Another perk of the cold weather is that I've discovered a new form of gambling to play in the office. It's kind of like poker, but with snow. In fact, I'm going to christen the game... snow-ker.
The Game:
The premise of snowker is quite simple: you gamble on the zealousness (zealousy?) of co-workers who live as far away from work as you do. You basically take the chance that anyone living as far away from work as you do might actually make the extra-special effort to come in.
The Rules:
- no contact with anyone else in the competition (unless of course, a co-player is your friend, in which case they're likely to be so work-shy that they'd be taking the day off anyway).
- you can only play on the first day of snow (i.e. no testing the water by seeing who the office eager-beavers are).
- you cannot contact a colleague already in the office to check who else has made it in, then come in late yourself.
The Outcome:
It obviously looks better to senior management if you, and you alone, are the sole person from your postcode to make it into work on a particularly snowy day. Having said that, your colleagues will probably think you're a brown-nosing creep. The best outcome therefore is if everyone plays and no one comes into work. I am sure seasoned economists can apply game theory to this approach and compute the various permutations, but the main conclusion I've drawn from the game is: united we slack, divided we fall.
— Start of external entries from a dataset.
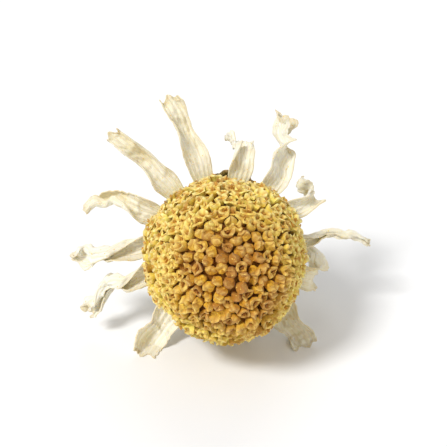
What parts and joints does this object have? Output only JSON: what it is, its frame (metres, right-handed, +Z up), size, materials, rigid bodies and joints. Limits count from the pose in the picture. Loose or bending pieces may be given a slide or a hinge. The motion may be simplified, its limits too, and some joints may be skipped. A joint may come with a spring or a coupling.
{
  "type": "dried chamomile flower head",
  "caption": "Dried chamomile flower head lying on its side: a domed yellow disc of tubular florets, shrivelled cream ray petals, a green-brown cup of bracts and a short bent stalk.",
  "frame": {"origin": "on the table, under the middle of the whole head's box", "axes": "+Z up from the table, -Y towards the side that the dome faces, +X to the right as seen from that side"},
  "size_m": [0.0154, 0.0189, 0.0121],
  "materials": {
    "disc_florets": "dry matt ochre-yellow florets with paler lobes and orange-brown mouths",
    "ray_petals": "thin papery cream petals with tan veins and curled edges",
    "bract_cup": "dry olive-straw bracts with pale papery margins",
    "stalk": "dry ribbed greenish-straw stalk"
  },
  "bodies": {
    "root": {"disc_florets": "disc_florets", "ray_petals": "ray_petals", "bract_cup": "bract_cup", "stalk": "stalk"}
  },
  "joints": []
}
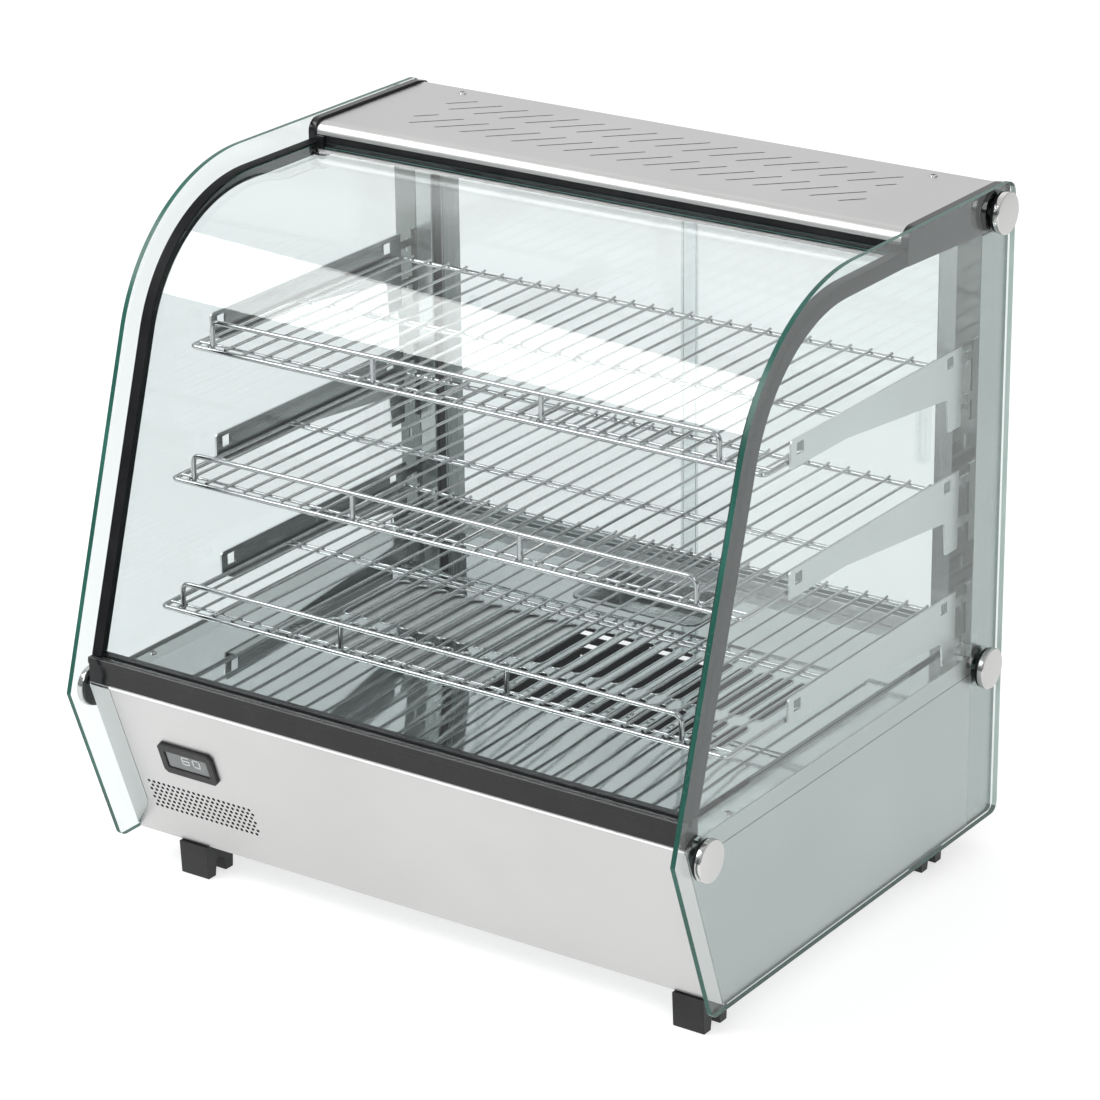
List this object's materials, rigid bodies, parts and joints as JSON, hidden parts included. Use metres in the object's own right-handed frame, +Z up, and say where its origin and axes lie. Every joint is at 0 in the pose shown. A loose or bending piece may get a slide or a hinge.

In summary, whether the snow brings you images of wintry holocausts, or endless rounds of snowker, try to make the most of it: it won't last forever. Hopefully.
Okay, I'm flatlining: time to call it day. Fifth blog in as many hours; time to unhook myself from this caffeine drip and get some....whatya call it, whatya call it (clicks fingers repeatedly)...oh that's it: sleep.